Gilles Tavergeux

Personal information
- Full name: Gilles Tavergeux
- Date of birth: 1958 or 1959 (age 66–67)
- Place of birth: Nouméa, New Caledonia
- Position: Goalkeeper

Youth career
- ES Nouméa

Senior career*
- Years: Team / Apps / (Gls)
- 1978: AS Lössi
- AS Pirae
- 1982–1999: CA Saint-Louis

International career
- 1981–????: New Caledonia / 1+ / (0+)

= Gilles Tavergeux =

New Caledonian footballer (born 1958 or 1959)

Gilles Tavergeux (born 1958 or 1959) is a New Caledonian football administrator and former footballer who played as a goalkeeper. He served as the president of the New Caledonian Football Federation between 2020 and 2025.

In 2022, the IFFHS included Tavergeux in their men's all-time New Caledonia dream team.

==Football career==
Tavergeux started playing football as a midfielder at ES Nouméa. He became a goalkeeper at AS Lössi, after the team's goalkeeper got injured. He eventually started military service in mainland France, before being moved to Tahiti, where he played for AS Pirae. In 1982, he joined CA Saint-Louis, where he won the 1997 Coupe de Calédonie against FC Gaitcha, scoring the winning penalty in the shootout. He played at Saint-Louis until 1999, when he left to help create AS Mont-Dore.

Tavergeux also played for the New Caledonia national team in 1981, during a 1–0 loss to Tahiti at the 1981 South Pacific Mini Games, and became the national team's captain in 1982. While he was stationed in Tahiti, the Tahitian Football Federation wanted him to play for their national team, but he declined.

==Administrative career==
Tavergeux served as the vice-president of the New Caledonian Football Federation between 2007 and 2011, under president Claude Fournier. He was elected as the president of the federation on 2 November 2020, having previously ran in 2011 and 2016. At the time of the election, he was also the president of AS Mont-Dore. Prior to being elected, he had also served on the FIFA Referees Committee.

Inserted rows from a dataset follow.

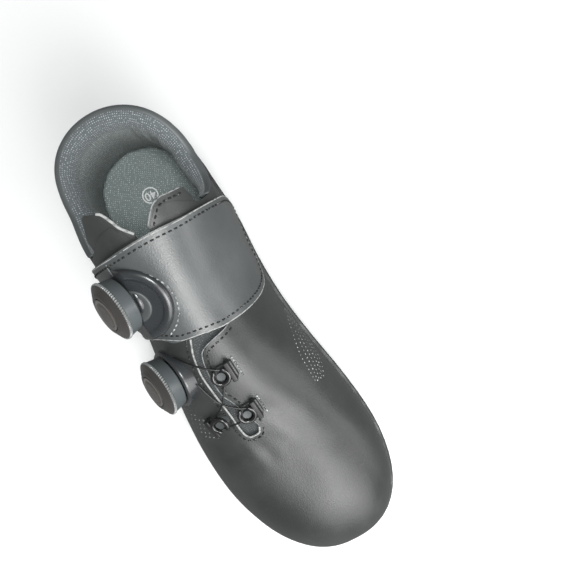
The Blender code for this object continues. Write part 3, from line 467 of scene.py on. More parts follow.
# fine pebbled grain, as a height
def makeGrain():
    group, given, sink = nodeGroup("grain", {"Scale": 900.0, "Soft": 0.6}, ("Height",))
    spot = addNode(group, "TexCoord").outputs["Object"]
    cells = addNode(group, "TexVoronoi", {"Vector": spot, "Scale": given["Scale"]},
                    feature="DISTANCE_TO_EDGE")
    wide = mathNode(group, "MULTIPLY", given["Scale"], 0.45)
    noise = addNode(group, "TexNoise", {"Vector": spot, "Detail": 3.0, "Scale": wide})
    edge = mathNode(group, "MULTIPLY", cells.outputs["Distance"], 3.0)
    part = mathNode(group, "MULTIPLY", noise.outputs["Fac"], given["Soft"])
    edge = mathNode(group, "MINIMUM", edge, 1.0)
    feed(group, sink, {"Height": mathNode(group, "ADD", edge, part)})
    return group


# plain weave from the UV map, which is in metres: height and a mask of light flecks
def makeWeave():
    group, given, sink = nodeGroup("weave", {"Pitch": 0.0011, "Fleck": 0.35}, ("Height", "Flecks"))
    uv = addNode(group, "UVMap", uv_map="cloth").outputs["UV"]
    split = addNode(group, "SeparateXYZ", {0: uv}).outputs
    turns = mathNode(group, "DIVIDE", math.pi, given["Pitch"])
    u, v = (mathNode(group, "SINE", mathNode(group, "MULTIPLY", split[axis], turns))
            for axis in "XY")
    height = mathNode(group, "ABSOLUTE", mathNode(group, "MULTIPLY", u, v))
    cells = addNode(group, "TexNoise", {"Vector": uv, "Detail": 1.0, "Scale": 800.0})
    bright = mathNode(group, "MULTIPLY", cells.outputs["Fac"], height)
    feed(group, sink, {"Height": height,
                       "Flecks": mathNode(group, "GREATER_THAN", bright, given["Fleck"])})
    return group


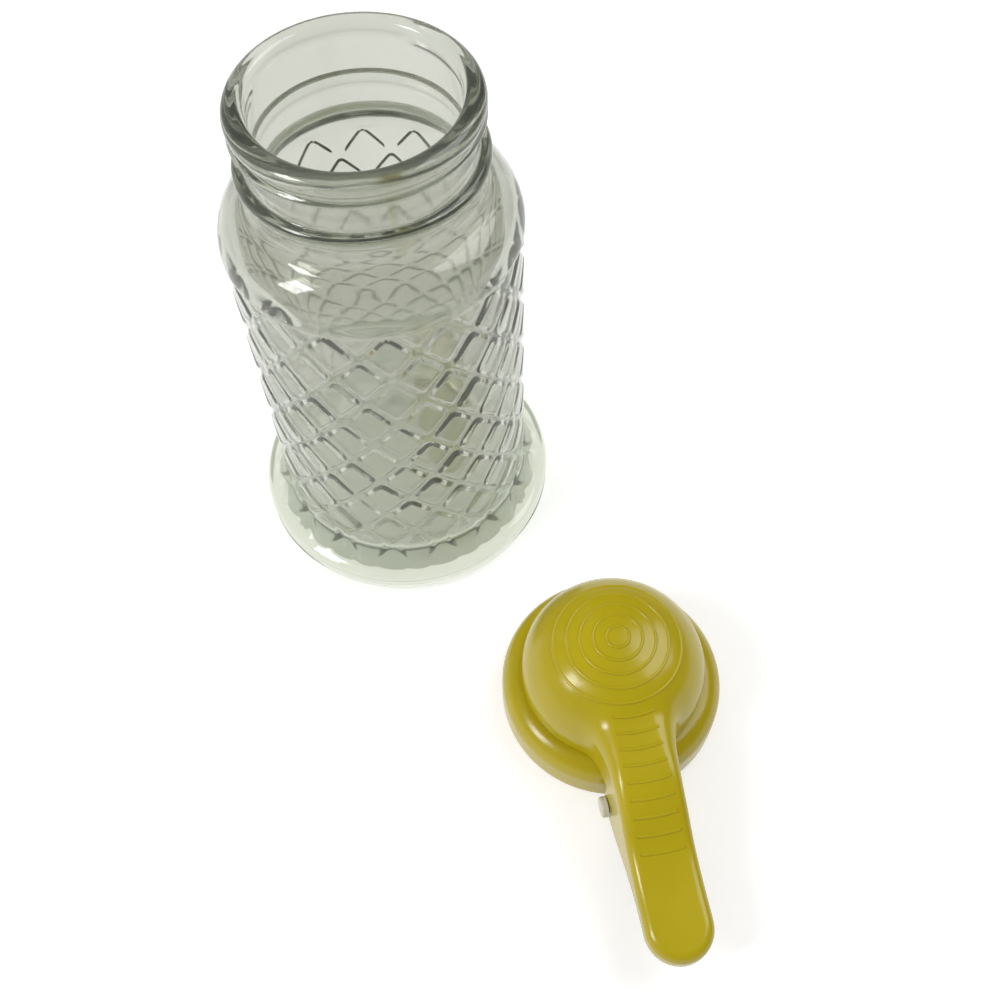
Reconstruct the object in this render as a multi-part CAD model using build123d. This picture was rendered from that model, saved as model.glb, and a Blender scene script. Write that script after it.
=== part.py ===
"""Syrup dispenser: a quilted glass jar and its pouring lid, taken off and laid beside it.

Millimetres, +Z up. The origin is the centre of the jar's foot, on the table. The lid is
modelled about its own axis with the handle along +Y, then placed beside the jar.
"""
from build123d import *
from math import acos, asin, cos, hypot, pi, radians, sin, sqrt, tan
import os

# ---- jar: overall ---------------------------------------------------------------------
JAR_H = 150.0  # foot to lip
GLASS = 3.0  # wall of the body
BODY_R = 37.5  # over the cushions
NECK_R = 28.0  # neck below the beads
BORE_R = 24.0  # mouth
# ---- jar: foot ------------------------------------------------------------------------
FLANGE_R = 44.0  # the widest part of the foot
FLANGE_H = 9.0  # height of its top crease
FLANGE_EDGE = 1.0  # the crease stands in this far from the widest part
FLANGE_ROUND = 2.5  # lower outer edge
FLARE_TOP = 19.0  # where the foot has run into the straight wall
FLANGE_RIBS = 3  # fine ribs round the foot
RIB_H = 0.45
FLOOR_T = 6.5  # glass under the syrup
FLOOR_ROUND = 7.0  # inside corner of the floor
PUNT_R = 35.0  # hollow under the floor
PUNT_H = 1.6
# ---- jar: quilted band ----------------------------------------------------------------
CELLS_ROUND = 16
FACETS = 2 * CELLS_ROUND  # flat strips behind the grooves
ROW_PITCH = 8.8  # half the height of a diamond cell
BAND_TOP = 111.3  # plain glass above this height
FIRST_ROW_DROP = 7.9  # first row's centres below the band's top
CUSHION_H = 0.65  # relief of the cushions
GROOVE_W = 1.7  # between two cushions
CUSHION_SLOPE = 30.0  # their sides, from upright
BITE = 0.3  # how deep the cushions are rooted in the glass
CELL_PHASE = -91.5  # direction of a cell in the first row, degrees
# ---- jar: shoulder and finish ---------------------------------------------------------
SHOULDER_R = 12.2  # convex
NECK_FILLET = 5.0  # concave, shoulder to neck
BORE_FILLET = 8.0  # the same inside
BEAD_DROP = 17.2  # transfer bead below the lip
BEAD_R = 29.9
BEAD_HALF = 1.9
ROOT_R = 27.4  # finish between the beads
LIP_R = 29.2
LIP_DROP = 2.7  # widest part of the lip bead below the top
LIP_HALF = 2.0
LIP_ROUND = 1.6  # inner edge
# ---- lid: screw collar ----------------------------------------------------------------
COLLAR_R = 30.8
COLLAR_WALL = 1.3
COLLAR_FOOT_ROUND = 0.9  # less than the wall
COLLAR_STRAIGHT = 7.8  # height of the straight skirt
COLLAR_SHOULDER = 6.2  # rounding above it
DECK_TOP = 13.8
DECK_T = 2.0
SOCKET_ROUND = 2.8  # inside corner of the skirt
SPOUT_R = 14.5  # inside the pouring spout
SPOUT_WALL = 1.5
SPOUT_TOP = 28.2
SPOUT_LIP = 1.2  # flare of its rim
GASKET_T = 0.8
GASKET_CLEAR = 0.3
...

On 18 July 2025, it was announced that Tavergeux had been suspended as president of the federation until November, following a vote of no confidence, with the decision having been made privately on 21 June. On 22 December 2025, he failed to get re-elected, losing to predecessor Steeve Laigle.

==Personal life==
Tavergeux grew up with six siblings. In 1982, he became a police officer in Nouméa, and climbed the ranks to become a police commander. He continued to work as a police officer while playing football.